Thank you for your lessons on contextual realities and authenticity. “Let it smell and taste like the place it comes from; don’t worry, it will sell. It is emotions we sell in this business, and human emotions are universal” you taught me over and over.
I will need you more in 2019. It has taken me 4 years to be in a position to begin the process of achieving the dream that was truncated on the evening of April 28, 2014, when you transited to the upper realm. You know what I’m about to do. We spent 3 years planning this. You have left it in my hands.
I am scared.
I worry constantly that perhaps I’m not fully ready.

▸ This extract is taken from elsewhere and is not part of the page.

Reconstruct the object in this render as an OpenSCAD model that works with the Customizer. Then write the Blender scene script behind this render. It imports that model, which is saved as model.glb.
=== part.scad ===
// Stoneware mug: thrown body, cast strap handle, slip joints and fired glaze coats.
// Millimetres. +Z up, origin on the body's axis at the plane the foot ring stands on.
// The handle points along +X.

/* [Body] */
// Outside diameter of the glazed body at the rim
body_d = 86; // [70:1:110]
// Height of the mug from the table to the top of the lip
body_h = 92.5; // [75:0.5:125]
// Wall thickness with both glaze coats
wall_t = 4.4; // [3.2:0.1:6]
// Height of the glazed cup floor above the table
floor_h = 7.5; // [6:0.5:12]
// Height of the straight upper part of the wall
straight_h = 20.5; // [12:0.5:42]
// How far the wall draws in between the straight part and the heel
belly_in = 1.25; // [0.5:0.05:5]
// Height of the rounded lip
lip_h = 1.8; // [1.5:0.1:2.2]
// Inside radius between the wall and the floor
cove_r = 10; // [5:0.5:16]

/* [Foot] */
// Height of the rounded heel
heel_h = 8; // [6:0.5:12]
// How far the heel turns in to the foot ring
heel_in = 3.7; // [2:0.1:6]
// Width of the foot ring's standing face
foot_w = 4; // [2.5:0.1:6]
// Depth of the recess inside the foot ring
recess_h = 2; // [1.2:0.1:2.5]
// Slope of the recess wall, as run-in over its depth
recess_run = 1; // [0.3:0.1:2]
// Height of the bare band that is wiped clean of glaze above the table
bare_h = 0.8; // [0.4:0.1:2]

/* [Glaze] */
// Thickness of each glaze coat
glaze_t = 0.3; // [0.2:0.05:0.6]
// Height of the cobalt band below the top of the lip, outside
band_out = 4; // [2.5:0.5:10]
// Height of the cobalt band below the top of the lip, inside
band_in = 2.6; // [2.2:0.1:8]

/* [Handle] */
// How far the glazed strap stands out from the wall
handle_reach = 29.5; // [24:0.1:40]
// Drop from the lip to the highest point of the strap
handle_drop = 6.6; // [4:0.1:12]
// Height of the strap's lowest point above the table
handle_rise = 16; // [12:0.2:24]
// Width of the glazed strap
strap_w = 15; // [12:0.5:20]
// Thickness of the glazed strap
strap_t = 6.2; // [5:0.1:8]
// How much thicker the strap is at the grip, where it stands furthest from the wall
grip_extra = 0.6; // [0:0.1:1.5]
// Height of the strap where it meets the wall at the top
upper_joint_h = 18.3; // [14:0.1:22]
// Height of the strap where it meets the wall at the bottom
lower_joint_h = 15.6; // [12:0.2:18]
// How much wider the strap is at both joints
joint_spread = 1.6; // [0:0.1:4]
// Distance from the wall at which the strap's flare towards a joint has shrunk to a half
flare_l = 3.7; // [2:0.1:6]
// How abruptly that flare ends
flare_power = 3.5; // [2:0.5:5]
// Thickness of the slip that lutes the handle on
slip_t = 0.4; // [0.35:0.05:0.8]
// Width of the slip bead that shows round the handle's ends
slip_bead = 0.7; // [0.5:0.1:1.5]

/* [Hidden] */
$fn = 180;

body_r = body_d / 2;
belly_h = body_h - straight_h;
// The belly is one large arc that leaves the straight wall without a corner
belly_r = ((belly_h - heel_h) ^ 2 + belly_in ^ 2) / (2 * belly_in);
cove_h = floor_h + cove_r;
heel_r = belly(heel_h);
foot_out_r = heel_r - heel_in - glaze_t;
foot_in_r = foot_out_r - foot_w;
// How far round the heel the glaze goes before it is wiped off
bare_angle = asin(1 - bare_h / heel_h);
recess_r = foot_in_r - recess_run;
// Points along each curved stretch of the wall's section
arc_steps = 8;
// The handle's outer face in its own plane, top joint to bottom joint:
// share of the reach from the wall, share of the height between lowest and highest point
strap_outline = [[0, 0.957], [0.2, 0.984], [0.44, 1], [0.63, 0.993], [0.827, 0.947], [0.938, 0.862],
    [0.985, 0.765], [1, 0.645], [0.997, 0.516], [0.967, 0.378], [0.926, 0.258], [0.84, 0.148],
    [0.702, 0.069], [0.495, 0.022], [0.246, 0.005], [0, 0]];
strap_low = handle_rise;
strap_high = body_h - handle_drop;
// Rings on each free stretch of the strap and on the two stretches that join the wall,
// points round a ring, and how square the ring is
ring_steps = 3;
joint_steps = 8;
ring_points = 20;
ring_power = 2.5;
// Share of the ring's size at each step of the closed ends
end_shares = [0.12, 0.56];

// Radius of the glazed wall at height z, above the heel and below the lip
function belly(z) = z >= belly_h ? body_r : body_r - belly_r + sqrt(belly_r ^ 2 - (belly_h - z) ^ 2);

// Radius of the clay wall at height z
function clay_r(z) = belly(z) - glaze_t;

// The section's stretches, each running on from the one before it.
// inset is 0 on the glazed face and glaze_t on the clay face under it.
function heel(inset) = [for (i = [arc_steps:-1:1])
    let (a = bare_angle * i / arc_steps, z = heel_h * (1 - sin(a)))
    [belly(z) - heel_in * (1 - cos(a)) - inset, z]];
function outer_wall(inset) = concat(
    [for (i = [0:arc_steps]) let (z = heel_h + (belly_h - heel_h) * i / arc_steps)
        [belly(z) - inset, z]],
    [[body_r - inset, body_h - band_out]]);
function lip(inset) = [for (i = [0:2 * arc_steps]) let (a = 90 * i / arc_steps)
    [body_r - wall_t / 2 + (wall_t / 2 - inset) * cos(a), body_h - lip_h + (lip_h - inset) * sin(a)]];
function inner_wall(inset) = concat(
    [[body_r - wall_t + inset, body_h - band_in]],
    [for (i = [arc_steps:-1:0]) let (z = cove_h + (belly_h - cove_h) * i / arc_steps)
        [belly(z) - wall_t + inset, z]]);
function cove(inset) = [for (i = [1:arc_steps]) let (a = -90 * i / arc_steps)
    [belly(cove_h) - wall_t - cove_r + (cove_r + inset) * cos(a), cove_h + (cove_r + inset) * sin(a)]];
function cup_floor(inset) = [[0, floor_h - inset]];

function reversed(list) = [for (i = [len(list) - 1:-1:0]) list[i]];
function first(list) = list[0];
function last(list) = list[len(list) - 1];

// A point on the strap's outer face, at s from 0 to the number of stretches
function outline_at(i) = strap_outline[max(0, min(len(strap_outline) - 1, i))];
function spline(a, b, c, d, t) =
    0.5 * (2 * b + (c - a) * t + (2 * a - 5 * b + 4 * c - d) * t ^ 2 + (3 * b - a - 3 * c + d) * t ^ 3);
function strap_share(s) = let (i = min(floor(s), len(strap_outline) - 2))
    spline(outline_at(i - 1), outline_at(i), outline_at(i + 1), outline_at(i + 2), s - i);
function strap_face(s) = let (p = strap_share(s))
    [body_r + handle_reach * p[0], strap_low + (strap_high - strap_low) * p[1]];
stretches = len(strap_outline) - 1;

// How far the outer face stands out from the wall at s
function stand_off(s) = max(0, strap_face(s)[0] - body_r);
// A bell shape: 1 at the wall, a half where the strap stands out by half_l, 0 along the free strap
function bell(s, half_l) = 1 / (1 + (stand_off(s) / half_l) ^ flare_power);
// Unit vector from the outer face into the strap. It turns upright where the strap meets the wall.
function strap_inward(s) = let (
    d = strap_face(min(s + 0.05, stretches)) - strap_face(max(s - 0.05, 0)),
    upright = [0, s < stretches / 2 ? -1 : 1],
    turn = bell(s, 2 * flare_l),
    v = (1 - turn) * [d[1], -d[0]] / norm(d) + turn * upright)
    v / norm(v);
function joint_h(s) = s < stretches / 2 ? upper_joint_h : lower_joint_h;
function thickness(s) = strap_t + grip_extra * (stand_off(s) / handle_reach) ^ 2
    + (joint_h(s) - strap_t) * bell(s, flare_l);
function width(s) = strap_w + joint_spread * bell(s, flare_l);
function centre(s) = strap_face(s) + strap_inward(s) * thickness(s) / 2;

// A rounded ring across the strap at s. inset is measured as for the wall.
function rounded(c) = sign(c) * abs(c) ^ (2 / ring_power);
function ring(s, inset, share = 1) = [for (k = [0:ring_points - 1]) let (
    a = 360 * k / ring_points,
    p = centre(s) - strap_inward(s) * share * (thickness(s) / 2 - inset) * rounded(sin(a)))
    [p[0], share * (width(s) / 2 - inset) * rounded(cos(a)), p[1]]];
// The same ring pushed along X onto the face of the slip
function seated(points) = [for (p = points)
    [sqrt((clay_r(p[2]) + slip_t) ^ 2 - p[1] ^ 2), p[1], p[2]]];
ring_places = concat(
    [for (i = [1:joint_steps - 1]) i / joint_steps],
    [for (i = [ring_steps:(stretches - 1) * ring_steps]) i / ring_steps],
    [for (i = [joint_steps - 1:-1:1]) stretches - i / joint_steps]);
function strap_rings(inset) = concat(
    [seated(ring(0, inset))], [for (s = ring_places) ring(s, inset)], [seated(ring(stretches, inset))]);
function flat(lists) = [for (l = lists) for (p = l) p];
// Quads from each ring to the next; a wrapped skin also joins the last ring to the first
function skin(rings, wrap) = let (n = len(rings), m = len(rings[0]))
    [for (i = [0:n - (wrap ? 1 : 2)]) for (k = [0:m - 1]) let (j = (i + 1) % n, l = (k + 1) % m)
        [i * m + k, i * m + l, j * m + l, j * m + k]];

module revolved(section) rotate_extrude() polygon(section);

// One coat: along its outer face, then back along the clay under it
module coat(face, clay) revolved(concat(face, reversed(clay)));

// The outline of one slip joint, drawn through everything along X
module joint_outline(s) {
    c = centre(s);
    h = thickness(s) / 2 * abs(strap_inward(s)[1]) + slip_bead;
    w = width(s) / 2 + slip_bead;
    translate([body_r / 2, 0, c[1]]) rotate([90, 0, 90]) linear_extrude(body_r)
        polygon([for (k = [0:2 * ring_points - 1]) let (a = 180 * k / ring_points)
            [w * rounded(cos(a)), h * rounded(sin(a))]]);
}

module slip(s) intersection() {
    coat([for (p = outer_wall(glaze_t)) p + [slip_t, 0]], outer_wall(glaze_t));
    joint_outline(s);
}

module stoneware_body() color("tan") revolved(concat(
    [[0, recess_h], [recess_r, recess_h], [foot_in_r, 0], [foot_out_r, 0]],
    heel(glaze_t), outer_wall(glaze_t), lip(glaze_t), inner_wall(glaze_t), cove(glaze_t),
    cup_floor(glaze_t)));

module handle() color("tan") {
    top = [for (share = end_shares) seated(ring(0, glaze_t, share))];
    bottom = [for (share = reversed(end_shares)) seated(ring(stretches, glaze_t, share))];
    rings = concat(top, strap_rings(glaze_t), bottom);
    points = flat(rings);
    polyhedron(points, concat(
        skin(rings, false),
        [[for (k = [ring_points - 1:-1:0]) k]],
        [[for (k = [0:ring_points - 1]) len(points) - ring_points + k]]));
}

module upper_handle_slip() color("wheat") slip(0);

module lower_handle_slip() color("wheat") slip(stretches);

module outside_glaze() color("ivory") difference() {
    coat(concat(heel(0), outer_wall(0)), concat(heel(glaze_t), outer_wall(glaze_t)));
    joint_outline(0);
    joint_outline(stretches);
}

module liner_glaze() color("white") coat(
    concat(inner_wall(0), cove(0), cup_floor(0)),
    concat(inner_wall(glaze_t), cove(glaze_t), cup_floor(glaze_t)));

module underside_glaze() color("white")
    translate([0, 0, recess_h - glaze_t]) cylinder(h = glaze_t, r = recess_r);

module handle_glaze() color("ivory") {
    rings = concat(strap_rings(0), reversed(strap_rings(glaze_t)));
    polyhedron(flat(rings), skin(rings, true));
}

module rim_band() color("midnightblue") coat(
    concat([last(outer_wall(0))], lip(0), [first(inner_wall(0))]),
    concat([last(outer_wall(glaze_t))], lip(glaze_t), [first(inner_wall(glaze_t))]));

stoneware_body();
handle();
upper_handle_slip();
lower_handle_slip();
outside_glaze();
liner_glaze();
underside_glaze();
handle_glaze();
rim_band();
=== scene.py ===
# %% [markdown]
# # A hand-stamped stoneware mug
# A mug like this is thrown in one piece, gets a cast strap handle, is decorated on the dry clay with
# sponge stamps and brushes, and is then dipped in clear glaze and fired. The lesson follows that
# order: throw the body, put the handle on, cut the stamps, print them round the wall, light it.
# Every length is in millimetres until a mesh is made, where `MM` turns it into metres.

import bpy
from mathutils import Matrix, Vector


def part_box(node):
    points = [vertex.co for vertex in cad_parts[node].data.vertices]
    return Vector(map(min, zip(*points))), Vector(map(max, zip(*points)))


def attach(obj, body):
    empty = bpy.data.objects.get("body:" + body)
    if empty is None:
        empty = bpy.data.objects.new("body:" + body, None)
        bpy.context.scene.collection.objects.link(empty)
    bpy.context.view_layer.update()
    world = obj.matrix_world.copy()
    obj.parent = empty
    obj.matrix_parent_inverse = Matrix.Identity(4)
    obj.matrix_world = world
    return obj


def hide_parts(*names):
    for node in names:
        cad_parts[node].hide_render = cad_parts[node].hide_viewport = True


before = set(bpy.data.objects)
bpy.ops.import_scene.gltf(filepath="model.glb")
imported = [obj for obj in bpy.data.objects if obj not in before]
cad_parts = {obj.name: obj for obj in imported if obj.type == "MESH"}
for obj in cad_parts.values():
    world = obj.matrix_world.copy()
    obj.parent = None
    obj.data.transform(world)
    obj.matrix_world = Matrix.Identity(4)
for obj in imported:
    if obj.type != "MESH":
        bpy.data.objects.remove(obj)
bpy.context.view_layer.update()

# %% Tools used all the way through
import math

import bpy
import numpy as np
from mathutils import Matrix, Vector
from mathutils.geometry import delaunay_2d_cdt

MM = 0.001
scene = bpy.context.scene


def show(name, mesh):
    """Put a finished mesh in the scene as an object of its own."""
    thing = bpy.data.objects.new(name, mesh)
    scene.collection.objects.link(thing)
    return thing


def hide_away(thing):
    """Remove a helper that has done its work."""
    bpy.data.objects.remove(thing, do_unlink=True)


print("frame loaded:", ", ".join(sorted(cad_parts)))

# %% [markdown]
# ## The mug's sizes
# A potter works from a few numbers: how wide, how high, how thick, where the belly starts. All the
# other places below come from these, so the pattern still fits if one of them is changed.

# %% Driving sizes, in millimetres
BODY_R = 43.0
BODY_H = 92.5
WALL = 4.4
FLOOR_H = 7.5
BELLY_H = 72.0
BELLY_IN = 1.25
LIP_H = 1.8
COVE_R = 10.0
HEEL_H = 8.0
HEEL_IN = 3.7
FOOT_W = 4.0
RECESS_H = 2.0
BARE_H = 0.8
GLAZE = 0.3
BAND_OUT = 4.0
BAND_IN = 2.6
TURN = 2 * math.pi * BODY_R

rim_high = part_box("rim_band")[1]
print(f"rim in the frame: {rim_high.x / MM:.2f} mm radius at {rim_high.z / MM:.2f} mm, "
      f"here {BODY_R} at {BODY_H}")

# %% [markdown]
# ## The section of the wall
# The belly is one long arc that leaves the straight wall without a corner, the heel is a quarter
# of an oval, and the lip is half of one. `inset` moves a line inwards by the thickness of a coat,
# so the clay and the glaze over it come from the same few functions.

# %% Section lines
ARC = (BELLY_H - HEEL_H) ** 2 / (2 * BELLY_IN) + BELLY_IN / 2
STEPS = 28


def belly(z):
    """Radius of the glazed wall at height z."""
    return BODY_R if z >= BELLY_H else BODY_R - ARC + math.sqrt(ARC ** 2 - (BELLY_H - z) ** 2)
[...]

Then I remember you often saying to me: “You were born ready, Chris” and then I fear no more. “It is good you have butterflies in your tummy, Chris,” you said when you handed Fuji House of Commotion to me in 2009, 2 years after I had direct it with you. “It means that you will go to it with respect and not arrogance, and that is good.” The sheer size of this project gives me goat head sized butterflies in my tummy, but I hear you loud and clear boss.

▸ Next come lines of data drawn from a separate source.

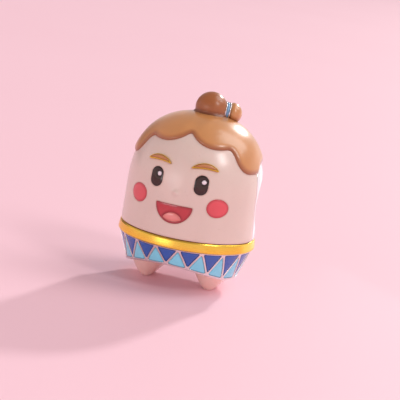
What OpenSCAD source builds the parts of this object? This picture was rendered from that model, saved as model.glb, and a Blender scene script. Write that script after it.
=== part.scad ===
// Bead charm: a plump little figure cast in silver, enamelled, and bored crosswise for a bracelet.
// Millimetres. The origin is on the body's axis at the level of the soles, +Z is up,
// the face looks toward -Y and the bracelet passes along X.

/* [Body] */
// Radius of the body at its straight wall
body_r = 5.3; // [5.1:0.1:5.6]
// Height of the dome's crown above the soles
crown_z = 13.4; // [13:0.1:13.8]
// Height at which the straight wall turns into the dome
shoulder_z = 7.3; // [7:0.1:7.6]
// Squareness of the dome's shoulder, where 2 is an ellipse
dome_power = 2.4; // [2.3:0.1:2.8]

/* [Bracelet hole] */
// Diameter of the hole
bore_d = 4.5; // [4.2:0.1:4.6]
// Height of the hole's axis above the soles
bore_z = 7.3; // [7:0.1:7.5]
// Distance of the hole's axis behind the body's axis
bore_y = 1.8; // [1.6:0.1:1.8]

/* [Enamel] */
// Thickness of the enamel panels in the body
enamel_t = 0.4; // [0.3:0.05:0.5]
// Depth of the small inlays in the face
inlay_t = 0.2; // [0.15:0.05:0.25]
// Height by which the hair stands proud of the skin
hair_proud = 0.18; // [0.1:0.02:0.24]
// Gap round each piece of enamel
gap = 0.03; // [0.02:0.01:0.04]

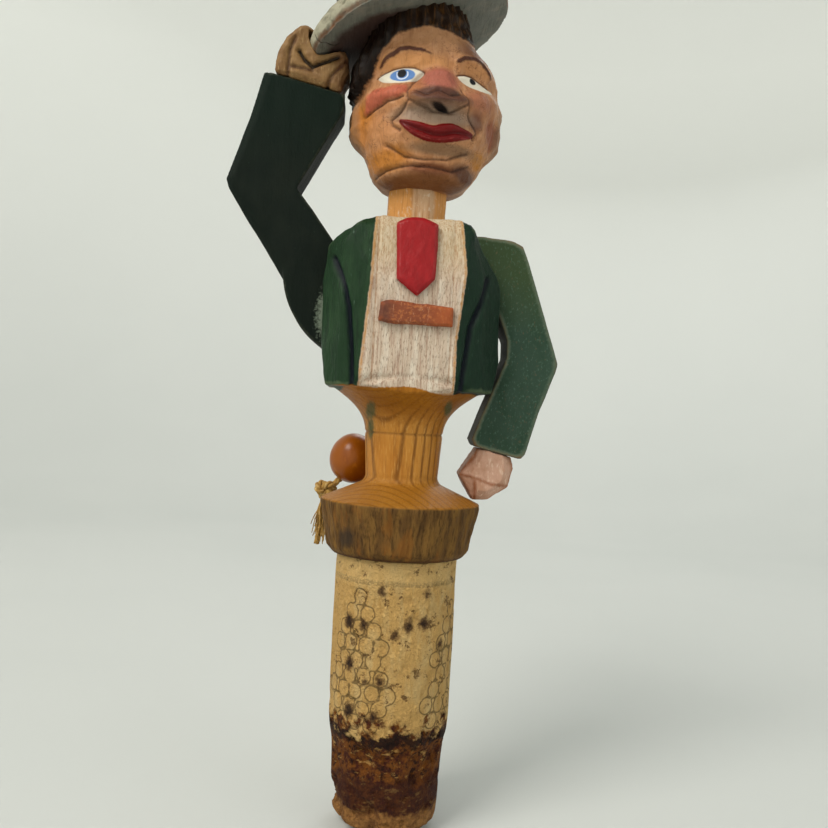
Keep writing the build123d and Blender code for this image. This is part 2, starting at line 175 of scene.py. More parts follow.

I listened to an episode of On Being recently. Krista Tippet was having a conversation with Pauline Boss, known for her work on Ambiguous Loss. She talked about the myth of closure, the foolish idea that we can close the door to the presence and memory of those we loved and lost. It blew me away.
See ma’am, I have been looking for closure on your passing, trying to understand why you had to go. Pauline Boss has now helped me to understand that closure is a myth, it never happens. But that’s not necessarily a bad thing, she says. It is okay to not seek closure, to not wish to forget, to not want to get over a loved one’s passing. Of course, life is a continuum and one must go on but ‘closure’ is not a prerequisite of going on.

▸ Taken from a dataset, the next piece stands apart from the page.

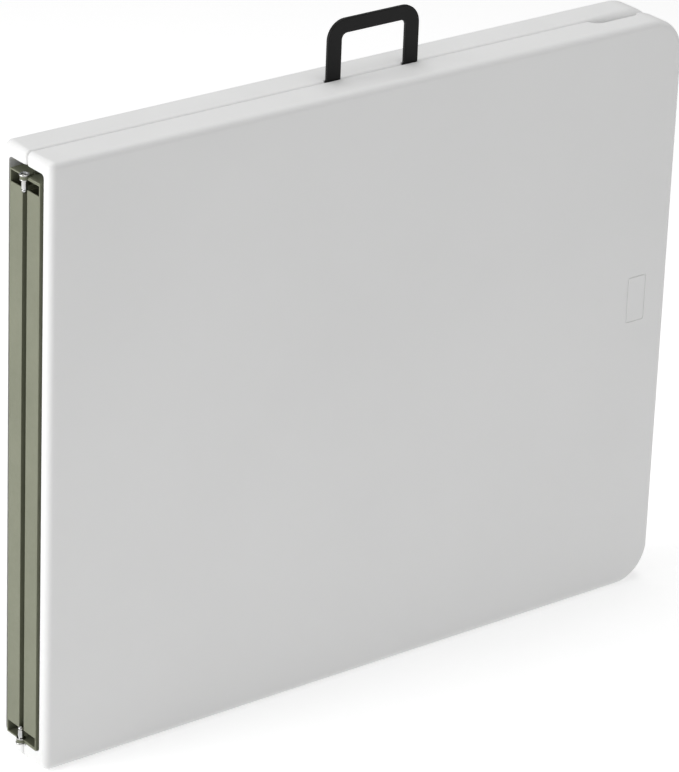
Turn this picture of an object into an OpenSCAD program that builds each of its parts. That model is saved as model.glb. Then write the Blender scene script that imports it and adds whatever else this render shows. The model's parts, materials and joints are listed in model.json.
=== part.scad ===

So, Ugochinyelu Umuaba, feel free to jump into my dreams and stampede my moments of meditation; you’re most welcome! I no longer seek or need any closure.
Oh, I’m worried about you. Having Tosyn and Efere close by must be trying. They are going talk your ears off! Sigh. Say hi to both of them for me.
And please don’t worry, Ruby and the boys will be fine. As will all your other ‘children’.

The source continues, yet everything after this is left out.